╭──

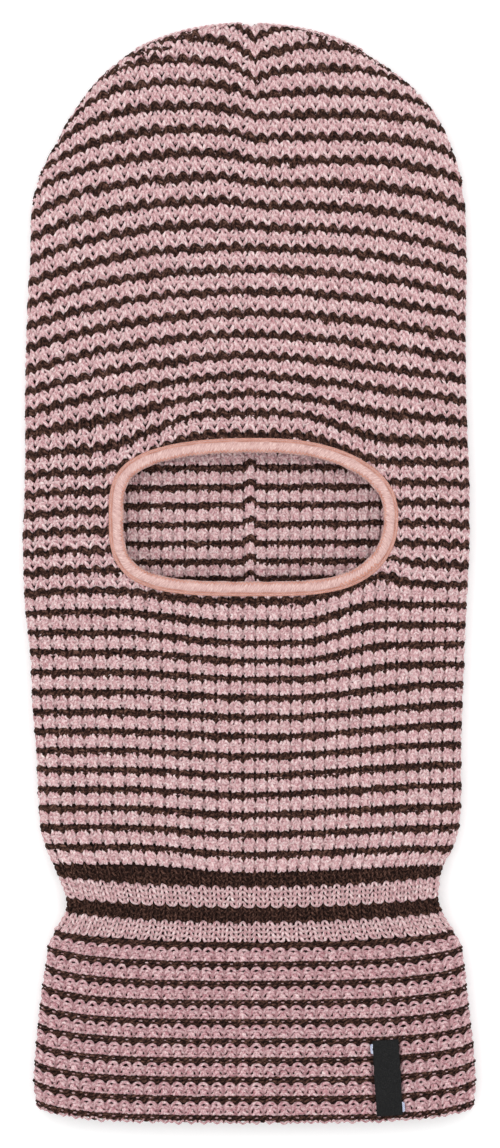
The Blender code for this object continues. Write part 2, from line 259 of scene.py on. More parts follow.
RIB_STITCH = (
    (-0.5, -0.30, -0.55), (-0.36, -0.28, -0.35), (-0.22, -0.10, 0.3), (-0.17, 0.20, 0.75),
    (-0.13, 0.55, 0.5), (0.0, 0.72, -0.3),
)
RIB_FILL = ((0.5, -0.5, -0.8), (0.5, 0.0, -0.55), (0.5, 0.5, -0.8))
COLLAR_BROWN_UPPER = ((-0.5, 0.02, 0.35), (-0.34, 0.06, 0.65), (-0.17, 0.08, 0.3), (0.0, 0.05, 0.1))
COLLAR_BROWN_LOWER = ((-0.5, -0.17, 0.3), (-0.34, -0.14, 0.1), (-0.17, -0.08, 0.55), (0.0, -0.09, 0.3))
COLLAR_ARCH = (
    (-0.5, -0.50, -0.9), (-0.40, -0.45, -0.2), (-0.30, -0.35, 0.4), (-0.20, -0.26, 0.7),
    (-0.10, -0.225, 0.75), (0.0, -0.215, 0.6),
)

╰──

▸ **Task description**: Give the complete listing a second time, exactly as it reads.

▸ **Result of the task**:
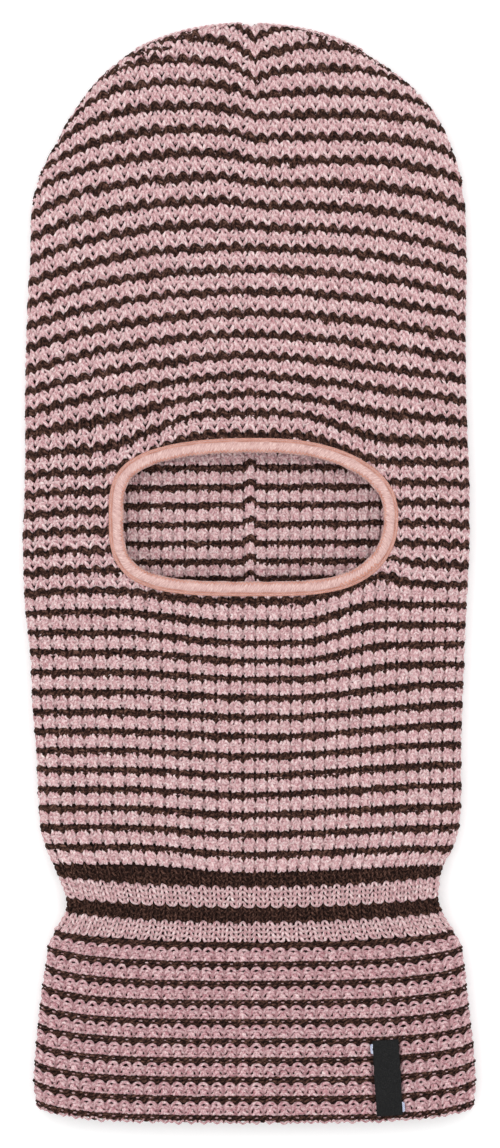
The Blender code for this object continues. Write part 2, from line 259 of scene.py on. More parts follow.
RIB_STITCH = (
    (-0.5, -0.30, -0.55), (-0.36, -0.28, -0.35), (-0.22, -0.10, 0.3), (-0.17, 0.20, 0.75),
    (-0.13, 0.55, 0.5), (0.0, 0.72, -0.3),
)
RIB_FILL = ((0.5, -0.5, -0.8), (0.5, 0.0, -0.55), (0.5, 0.5, -0.8))
COLLAR_BROWN_UPPER = ((-0.5, 0.02, 0.35), (-0.34, 0.06, 0.65), (-0.17, 0.08, 0.3), (0.0, 0.05, 0.1))
COLLAR_BROWN_LOWER = ((-0.5, -0.17, 0.3), (-0.34, -0.14, 0.1), (-0.17, -0.08, 0.55), (0.0, -0.09, 0.3))
COLLAR_ARCH = (
    (-0.5, -0.50, -0.9), (-0.40, -0.45, -0.2), (-0.30, -0.35, 0.4), (-0.20, -0.26, 0.7),
    (-0.10, -0.225, 0.75), (0.0, -0.215, 0.6),
)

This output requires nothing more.